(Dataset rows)
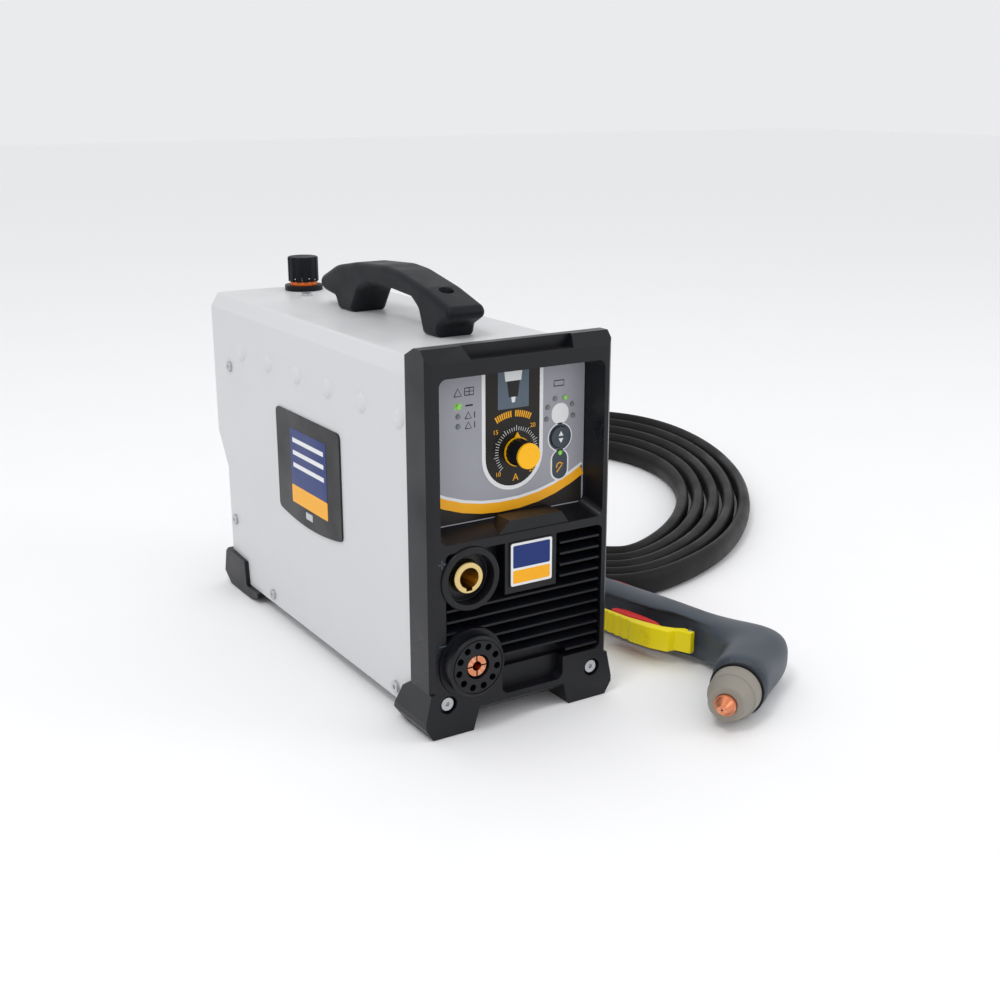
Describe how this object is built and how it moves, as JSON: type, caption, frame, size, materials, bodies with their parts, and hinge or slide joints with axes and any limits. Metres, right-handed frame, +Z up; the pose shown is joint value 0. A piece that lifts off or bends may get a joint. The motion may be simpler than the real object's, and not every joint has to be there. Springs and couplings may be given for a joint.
{
  "type": "plasma cutter",
  "caption": "Portable inverter plasma cutter: sheet-metal case with moulded front, carry handle, regulator knob, two front sockets, and a hand torch on a coiled lead.",
  "frame": {"origin": "centre of the four foot screw holes, in the plane that the feet stand on", "axes": "+Z up, -Y out of the control panel and the front sockets, +X to the operator's right"},
  "size_m": [0.6027, 0.7161, 0.2709],
  "materials": {
    "silver_sheet": "satin light grey powder coat",
    "zinc_sheet": "zinc plated",
    "black_moulding": "satin black",
    "black_rubbery": "soft matt black",
    "overlay": "printed film, satin",
    "badge": "printed film",
    "yellow_plastic": "satin yellow",
    "trigger_yellow": "satin bright yellow",
    "red_plastic": "satin red",
    "orange_plastic": "orange",
    "slate_plastic": "satin slate grey",
    "grey_insulator": "moulded grey-brown insulator",
    "steel": "zinc plated",
    "brass": "turned",
    "copper": "turned copper",
    "aluminium": "extruded",
    "board": "circuit board green",
    "ferrite": "ferrite",
    "winding": "enamelled copper wire",
    "hose": "matt black rubber",
    "air_tube": "blue nylon tube",
    "led": "clear green lens"
  },
  "bodies": {
    "housing": {"air_inlet_fitting": "brass", "air_line": "air_tube", "base_plate": "zinc_sheet", "cable_gland": "black_moulding", "capacitors": "aluminium", "carry_handle": "black_rubbery", "casing_hood": "silver_sheet", "control_overlay": "overlay", "control_pcb": "board", "current_potentiometer": "steel", "fan_frame": "black_moulding", "fan_guard": "steel", "front_badge": "badge", "front_frame": "black_moulding", "front_grille": "black_moulding", "heatsinks": "aluminium", "housing_screws": "steel", "mains_switch_body": "black_moulding", "output_choke": "winding", "panel_leds": "led", "positive_socket_brass": "brass", "positive_socket_housing": "black_rubbery", "power_board": "board", "power_transistors": "black_moulding", "rear_feet": "black_rubbery", "rear_panel": "black_moulding", "regulator_body": "black_moulding", "regulator_lock_ring": "orange_plastic", "side_plaques": "badge", "solenoid_valve": "brass", "torch_socket_contacts": "copper", "torch_socket_housing": "black_moulding", "transformer_core": "ferrite", "transformer_winding": "winding"},
    "torch_set": {"torch_handle_upper": "slate_plastic", "torch_handle_lower": "slate_plastic", "torch_grip_insert": "red_plastic", "trigger_pin": "steel", "trigger_switch": "black_moulding", "torch_head_core": "brass", "torch_collar": "black_moulding", "torch_shield": "grey_insulator", "torch_nozzle": "copper", "torch_strain_relief": "black_rubbery", "torch_lead": "hose", "lead_coil": "hose", "lead_tail": "hose", "plug_body": "black_moulding", "plug_pins": "brass"},
    "torch_trigger": {"torch_trigger": "trigger_yellow"},
    "torch_safety": {"torch_safety": "red_plastic"},
    "plug_ring": {"plug_ring": "black_moulding"},
    "current_knob": {"current_knob": "black_moulding", "knob_markers": "yellow_plastic", "knob_spindle": "steel"},
    "air_test_button": {"air_test_button": "slate_plastic"},
    "regulator_spindle": {"regulator_spindle": "steel"},
    "regulator_knob": {"regulator_knob": "black_moulding"},
    "mains_switch_rocker": {"mains_switch_rocker": "black_moulding"},
    "fan_rotor": {"fan_rotor": "black_moulding"}
  },
  "joints": [
    {"name": "lift_torch_set", "type": "slide", "parent": "housing", "child": "torch_set", "axis": [0, 0, 1], "range_m": [0, 0.3]},
    {"name": "trigger_squeeze", "type": "hinge", "parent": "torch_set", "child": "torch_trigger", "pos_m": [0.1416, -0.16027, 0.0185], "axis": [0, 0, 1], "range_deg": [-7, 0], "stiffness_Nm_per_rad": 0.4, "springref_deg": 2.86},
    {"name": "safety_release", "type": "hinge", "parent": "torch_trigger", "child": "torch_safety", "pos_m": [0.13042, -0.14024, 0.0185], "axis": [0, 0, 1], "range_deg": [-6, 0], "stiffness_Nm_per_rad": 0.1, "springref_deg": 2.86},
    {"name": "plug_ring_turn", "type": "hinge", "parent": "torch_set", "child": "plug_ring", "pos_m": [0.2505, 0.2249, 0.0242], "axis": [-0.5, -0.866, 0], "range_deg": [-90, 0]},
    {"name": "current_knob_turn", "type": "hinge", "parent": "housing", "child": "current_knob", "pos_m": [0.006, -0.155, 0.1705], "axis": [0, -1, 0], "range_deg": [-140, 140]},
    {"name": "air_test_press", "type": "slide", "parent": "housing", "child": "air_test_button", "axis": [0, 1, 0], "range_m": [0, 0.0012], "stiffness_N_per_m": 800, "springref_m": -0.0005},
    {"name": "regulator_lock", "type": "slide", "parent": "housing", "child": "regulator_spindle", "axis": [0, 0, 1], "range_m": [-0.002, 0]},
    {"name": "regulator_turn", "type": "hinge", "parent": "regulator_spindle", "child": "regulator_knob", "pos_m": [0.005, 0.158, 0.249], "axis": [0, 0, 1], "range_deg": [-720, 720]},
    {"name": "mains_switch_rock", "type": "hinge", "parent": "housing", "child": "mains_switch_rocker", "pos_m": [-0.036, 0.176, 0.196], "axis": [1, 0, 0], "range_deg": [-18, 0]},
    {"name": "fan_spin", "type": "hinge", "parent": "housing", "child": "fan_rotor", "pos_m": [0, 0.15, 0.054], "axis": [0, 1, 0], "continuous": true}
  ]
}
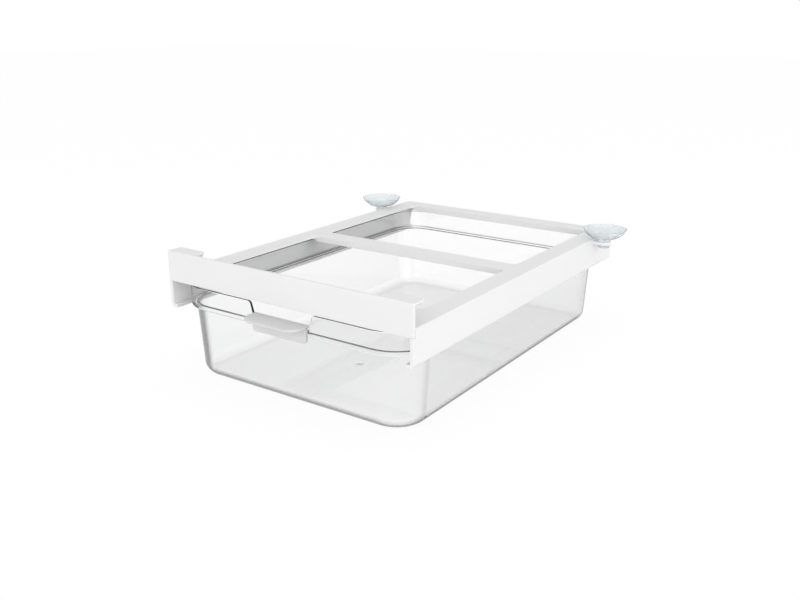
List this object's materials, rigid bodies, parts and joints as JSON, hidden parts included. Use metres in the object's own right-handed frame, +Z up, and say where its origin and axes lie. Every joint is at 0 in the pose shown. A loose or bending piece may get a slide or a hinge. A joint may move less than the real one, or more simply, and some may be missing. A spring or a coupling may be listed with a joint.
{
  "type": "hanging drawer organizer",
  "caption": "Clear tapered drawer with a finger handle, sliding in a white channel frame that hooks over a shelf's front edge and holds on with suction cups at the rear.",
  "frame": {"origin": "centre of the object's footprint, on the surface under the drawer", "axes": "+Z up, the front panel faces -Y, +X to the viewer's right seen from the front"},
  "size_m": [0.3098, 0.3788, 0.1102],
  "materials": {
    "white_plastic": "satin moulded white",
    "soft_pad": "matt pale grey",
    "clear_plastic": "polished clear",
    "frosted_plastic": "frosted translucent",
    "clear_soft_plastic": "clear soft, faintly blue"
  },
  "bodies": {
    "channel_frame": {"front_panel": "white_plastic", "left_rail": "white_plastic", "right_rail": "white_plastic", "front_bar": "white_plastic", "middle_bar": "white_plastic", "rear_bar": "white_plastic", "left_hook_pad": "soft_pad", "right_hook_pad": "soft_pad"},
    "drawer_bin": {"drawer": "clear_plastic", "drawer_handle": "frosted_plastic"},
    "left_cup": {"left_suction_cup": "clear_soft_plastic"},
    "right_cup": {"right_suction_cup": "clear_soft_plastic"}
  },
  "joints": [
    {"name": "drawer_slide", "type": "slide", "parent": "channel_frame", "child": "drawer_bin", "axis": [0, -1, 0], "range_m": [0, 0.28]},
    {"name": "left_cup_turn", "type": "hinge", "parent": "channel_frame", "child": "left_cup", "pos_m": [-0.1338, 0.14835, 0.0885], "axis": [0, 0, 1], "continuous": true},
    {"name": "right_cup_turn", "type": "hinge", "parent": "channel_frame", "child": "right_cup", "pos_m": [0.1338, 0.14835, 0.0885], "axis": [0, 0, 1], "continuous": true}
  ]
}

:: AIM ::
Repeat the lines above exactly.

:: COMPLETE RESPONSE ::
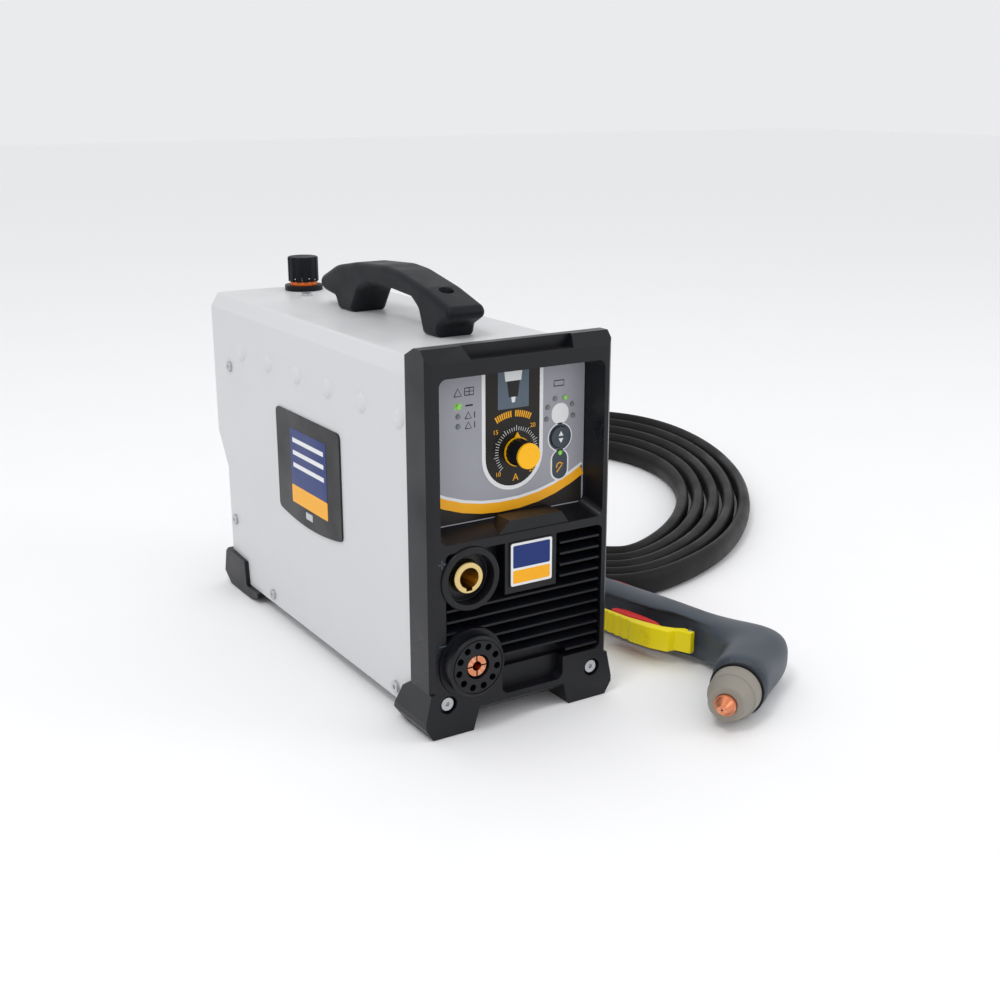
Describe how this object is built and how it moves, as JSON: type, caption, frame, size, materials, bodies with their parts, and hinge or slide joints with axes and any limits. Metres, right-handed frame, +Z up; the pose shown is joint value 0. A piece that lifts off or bends may get a joint. The motion may be simpler than the real object's, and not every joint has to be there. Springs and couplings may be given for a joint.
{
  "type": "plasma cutter",
  "caption": "Portable inverter plasma cutter: sheet-metal case with moulded front, carry handle, regulator knob, two front sockets, and a hand torch on a coiled lead.",
  "frame": {"origin": "centre of the four foot screw holes, in the plane that the feet stand on", "axes": "+Z up, -Y out of the control panel and the front sockets, +X to the operator's right"},
  "size_m": [0.6027, 0.7161, 0.2709],
  "materials": {
    "silver_sheet": "satin light grey powder coat",
    "zinc_sheet": "zinc plated",
    "black_moulding": "satin black",
    "black_rubbery": "soft matt black",
    "overlay": "printed film, satin",
    "badge": "printed film",
    "yellow_plastic": "satin yellow",
    "trigger_yellow": "satin bright yellow",
    "red_plastic": "satin red",
    "orange_plastic": "orange",
    "slate_plastic": "satin slate grey",
    "grey_insulator": "moulded grey-brown insulator",
    "steel": "zinc plated",
    "brass": "turned",
    "copper": "turned copper",
    "aluminium": "extruded",
    "board": "circuit board green",
    "ferrite": "ferrite",
    "winding": "enamelled copper wire",
    "hose": "matt black rubber",
    "air_tube": "blue nylon tube",
    "led": "clear green lens"
  },
  "bodies": {
    "housing": {"air_inlet_fitting": "brass", "air_line": "air_tube", "base_plate": "zinc_sheet", "cable_gland": "black_moulding", "capacitors": "aluminium", "carry_handle": "black_rubbery", "casing_hood": "silver_sheet", "control_overlay": "overlay", "control_pcb": "board", "current_potentiometer": "steel", "fan_frame": "black_moulding", "fan_guard": "steel", "front_badge": "badge", "front_frame": "black_moulding", "front_grille": "black_moulding", "heatsinks": "aluminium", "housing_screws": "steel", "mains_switch_body": "black_moulding", "output_choke": "winding", "panel_leds": "led", "positive_socket_brass": "brass", "positive_socket_housing": "black_rubbery", "power_board": "board", "power_transistors": "black_moulding", "rear_feet": "black_rubbery", "rear_panel": "black_moulding", "regulator_body": "black_moulding", "regulator_lock_ring": "orange_plastic", "side_plaques": "badge", "solenoid_valve": "brass", "torch_socket_contacts": "copper", "torch_socket_housing": "black_moulding", "transformer_core": "ferrite", "transformer_winding": "winding"},
    "torch_set": {"torch_handle_upper": "slate_plastic", "torch_handle_lower": "slate_plastic", "torch_grip_insert": "red_plastic", "trigger_pin": "steel", "trigger_switch": "black_moulding", "torch_head_core": "brass", "torch_collar": "black_moulding", "torch_shield": "grey_insulator", "torch_nozzle": "copper", "torch_strain_relief": "black_rubbery", "torch_lead": "hose", "lead_coil": "hose", "lead_tail": "hose", "plug_body": "black_moulding", "plug_pins": "brass"},
    "torch_trigger": {"torch_trigger": "trigger_yellow"},
    "torch_safety": {"torch_safety": "red_plastic"},
    "plug_ring": {"plug_ring": "black_moulding"},
    "current_knob": {"current_knob": "black_moulding", "knob_markers": "yellow_plastic", "knob_spindle": "steel"},
    "air_test_button": {"air_test_button": "slate_plastic"},
    "regulator_spindle": {"regulator_spindle": "steel"},
    "regulator_knob": {"regulator_knob": "black_moulding"},
    "mains_switch_rocker": {"mains_switch_rocker": "black_moulding"},
    "fan_rotor": {"fan_rotor": "black_moulding"}
  },
  "joints": [
    {"name": "lift_torch_set", "type": "slide", "parent": "housing", "child": "torch_set", "axis": [0, 0, 1], "range_m": [0, 0.3]},
    {"name": "trigger_squeeze", "type": "hinge", "parent": "torch_set", "child": "torch_trigger", "pos_m": [0.1416, -0.16027, 0.0185], "axis": [0, 0, 1], "range_deg": [-7, 0], "stiffness_Nm_per_rad": 0.4, "springref_deg": 2.86},
    {"name": "safety_release", "type": "hinge", "parent": "torch_trigger", "child": "torch_safety", "pos_m": [0.13042, -0.14024, 0.0185], "axis": [0, 0, 1], "range_deg": [-6, 0], "stiffness_Nm_per_rad": 0.1, "springref_deg": 2.86},
    {"name": "plug_ring_turn", "type": "hinge", "parent": "torch_set", "child": "plug_ring", "pos_m": [0.2505, 0.2249, 0.0242], "axis": [-0.5, -0.866, 0], "range_deg": [-90, 0]},
    {"name": "current_knob_turn", "type": "hinge", "parent": "housing", "child": "current_knob", "pos_m": [0.006, -0.155, 0.1705], "axis": [0, -1, 0], "range_deg": [-140, 140]},
    {"name": "air_test_press", "type": "slide", "parent": "housing", "child": "air_test_button", "axis": [0, 1, 0], "range_m": [0, 0.0012], "stiffness_N_per_m": 800, "springref_m": -0.0005},
    {"name": "regulator_lock", "type": "slide", "parent": "housing", "child": "regulator_spindle", "axis": [0, 0, 1], "range_m": [-0.002, 0]},
    {"name": "regulator_turn", "type": "hinge", "parent": "regulator_spindle", "child": "regulator_knob", "pos_m": [0.005, 0.158, 0.249], "axis": [0, 0, 1], "range_deg": [-720, 720]},
    {"name": "mains_switch_rock", "type": "hinge", "parent": "housing", "child": "mains_switch_rocker", "pos_m": [-0.036, 0.176, 0.196], "axis": [1, 0, 0], "range_deg": [-18, 0]},
    {"name": "fan_spin", "type": "hinge", "parent": "housing", "child": "fan_rotor", "pos_m": [0, 0.15, 0.054], "axis": [0, 1, 0], "continuous": true}
  ]
}
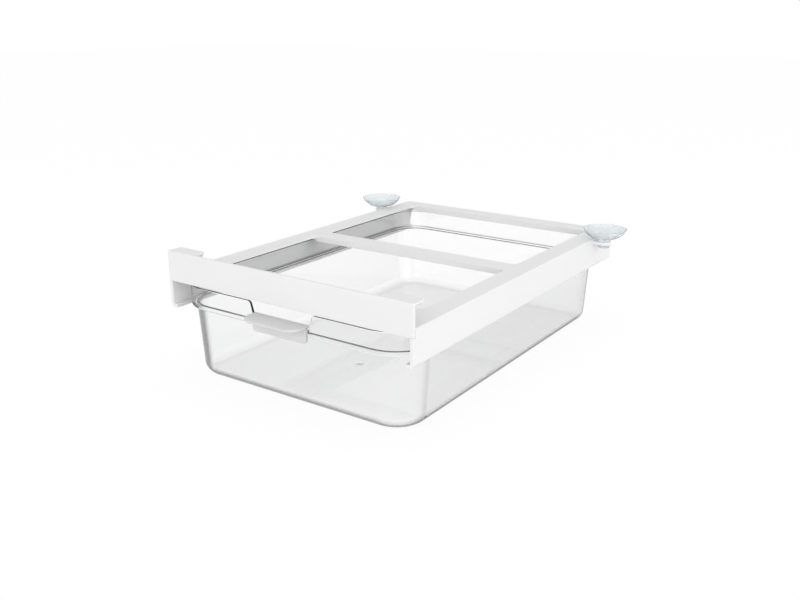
List this object's materials, rigid bodies, parts and joints as JSON, hidden parts included. Use metres in the object's own right-handed frame, +Z up, and say where its origin and axes lie. Every joint is at 0 in the pose shown. A loose or bending piece may get a slide or a hinge. A joint may move less than the real one, or more simply, and some may be missing. A spring or a coupling may be listed with a joint.
{
  "type": "hanging drawer organizer",
  "caption": "Clear tapered drawer with a finger handle, sliding in a white channel frame that hooks over a shelf's front edge and holds on with suction cups at the rear.",
  "frame": {"origin": "centre of the object's footprint, on the surface under the drawer", "axes": "+Z up, the front panel faces -Y, +X to the viewer's right seen from the front"},
  "size_m": [0.3098, 0.3788, 0.1102],
  "materials": {
    "white_plastic": "satin moulded white",
    "soft_pad": "matt pale grey",
    "clear_plastic": "polished clear",
    "frosted_plastic": "frosted translucent",
    "clear_soft_plastic": "clear soft, faintly blue"
  },
  "bodies": {
    "channel_frame": {"front_panel": "white_plastic", "left_rail": "white_plastic", "right_rail": "white_plastic", "front_bar": "white_plastic", "middle_bar": "white_plastic", "rear_bar": "white_plastic", "left_hook_pad": "soft_pad", "right_hook_pad": "soft_pad"},
    "drawer_bin": {"drawer": "clear_plastic", "drawer_handle": "frosted_plastic"},
    "left_cup": {"left_suction_cup": "clear_soft_plastic"},
    "right_cup": {"right_suction_cup": "clear_soft_plastic"}
  },
  "joints": [
    {"name": "drawer_slide", "type": "slide", "parent": "channel_frame", "child": "drawer_bin", "axis": [0, -1, 0], "range_m": [0, 0.28]},
    {"name": "left_cup_turn", "type": "hinge", "parent": "channel_frame", "child": "left_cup", "pos_m": [-0.1338, 0.14835, 0.0885], "axis": [0, 0, 1], "continuous": true},
    {"name": "right_cup_turn", "type": "hinge", "parent": "channel_frame", "child": "right_cup", "pos_m": [0.1338, 0.14835, 0.0885], "axis": [0, 0, 1], "continuous": true}
  ]
}